Get a reminder with an instant link to join the call. No need for attendees to type in PIN codes or sign up.
With support for end-to-end-encryption (E2EE) and secure hosting in Australia, your conferences are safe from eavesdropping by 3rd parties.
Devices with Chrome or Firefox browsers can join without any plugins or apps to download. Or download the official Jitsi app for even better performance.
Connect 1:1 or a large team with adaptive bitrate and intelligent video stream switching.
From simple conferences, to team meetings and online workshops we have all the features you need such as: Focus-on-speaker, text chat, hand-raise, screen sharing, push-to-talk, audio-only and YouTube integration.
Get better alignment with industry guidelines than consumer-level or closed-source services.
Traversity Instant Video Calling is an easy to use and secure service which can enable your organisation to take advantage of a faster and more efficient way to communicate.Get started with Instant Video Calling
Most communication on the internet today is encrypted between the server you are accessing, and the device which you are using. This is usually known as HTTPS, SSL or TLS security and indicated by the lock icon in the browser location bar. This type of encryption can help you to be sure that you are connecting to the right service, to prevent interception by 3rd parties, and also ensure that the content which you are viewing has not been tampered with in transit.
For video and audio calling things are different but achieve the same ends - that there is assurance of who you are connecting to, that nobody is able to intercept that communication, and that the communication has not been altered. This is achieved through a protocol known as DTLS-SRTP. You can think of this as a "wrapper" for the video stream between each party in the video call.
When you connect 1:1 to another device, the video service encrypts communication between each party as the call is routed through a peer-to-peer connection. In this scenario there is no decryption of the video stream except between the sender and receiver.
When you connect to a group call where there is more than 2 devices involved, then due to the nature of how the service must route information between participants, the DTLS-SRTP wrapper is removed on our server. The video streams are mixed together and then re-routed to the call participants. This operation happens in memory of the servers we use to host the video call and are never written to disk or persisted in any way.
However, this is why it is important for video services to be located in regions which have strong privacy protections and for video calling service to support information security best practices and alignment to industry standards.
If you wish to ensure security even further, you may enable End-to-End-Encryption (E2EE) in your call. In order to do this you will need to share a secret key or passphrase will all call participants prior to the call and each participant will need to enter the key to connect to the video call. Read more about Jitsi E2EE here. Also note that this feature is under development and not all browsers or devices will support it.
Jitsi Meet and Videobridge are based on WebRTC which is an open standard for real-time conferencing developed and supported by Google, Microsoft, Apple, Mozilla and others.
Modern desktop, tablet and device browsers support WebRTC calls without any plugin required.
Most video calling software and services come from the corporate world and have inherited the teleconference paradigm and of the notion that each person has a "room" which they can invite other people to join. Due to the complexities of authentication for people outside of the corporate organisation, these services rely on PIN codes or logins to ensure that only authorised people can join the call.
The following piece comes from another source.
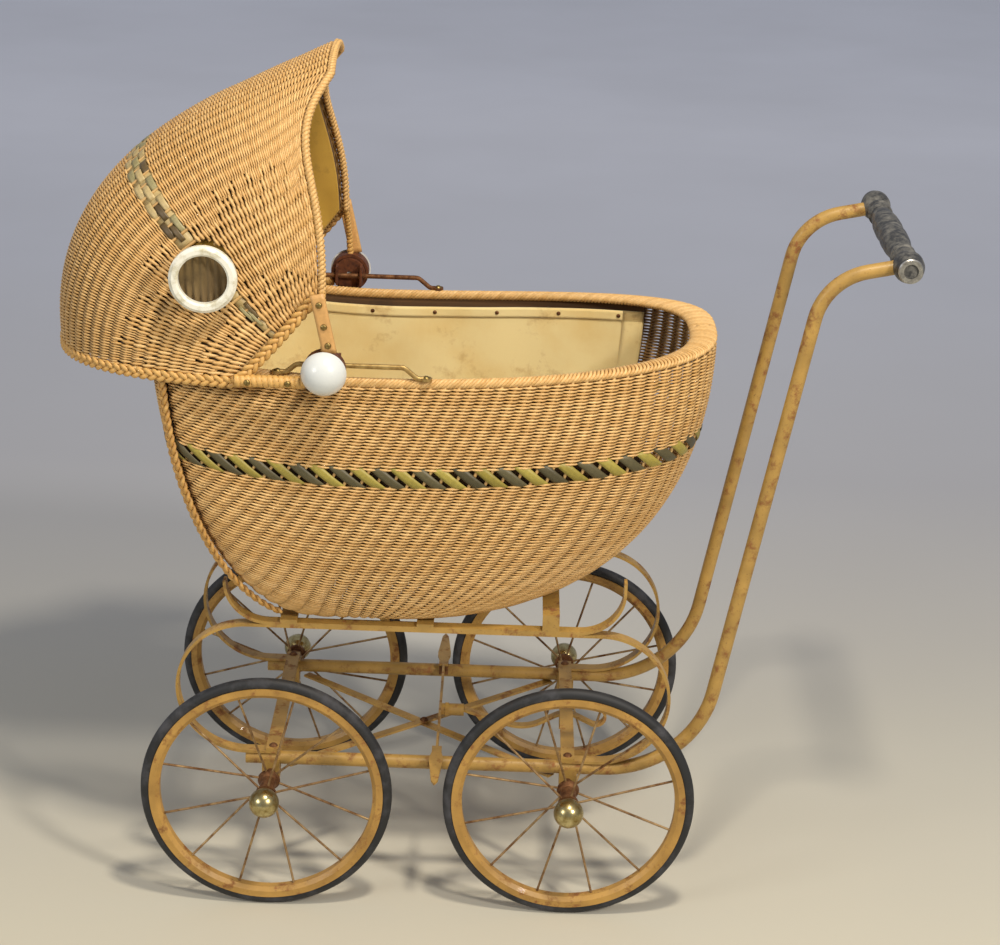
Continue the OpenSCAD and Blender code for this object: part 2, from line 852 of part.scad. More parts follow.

We have taken a different approach which allows people using our services to simply click a "magic" link. The secret is that we have embedded a unique code for each participant in the link we send them. This link is also encrypted so that it is tamper-proof.
However, you should note that the magic link *is* your PIN so you should treat it as sensitive information and not share it with anyone else.
Thankfully Zoom and the rest of the video conferencing industry have been able to greatly reduce this problem through the configuration of their software and education of their users.
We prevent people from Zoom bombing our calls by how the "magic" links are constructed. First, they are specifically addressed to an individual, either through their email address or their mobile phone number. Next, we generate a random "room" name which is then shared to the other participants through their own magic links. And finally, the magic links are only valid for 10 minutes prior and 1 hour after the scheduled time of the call.
Right now we do not support recording or transcripts of calls being made. This is something we are tracking on our roadmap and will invest in providing this service should there be enough demand.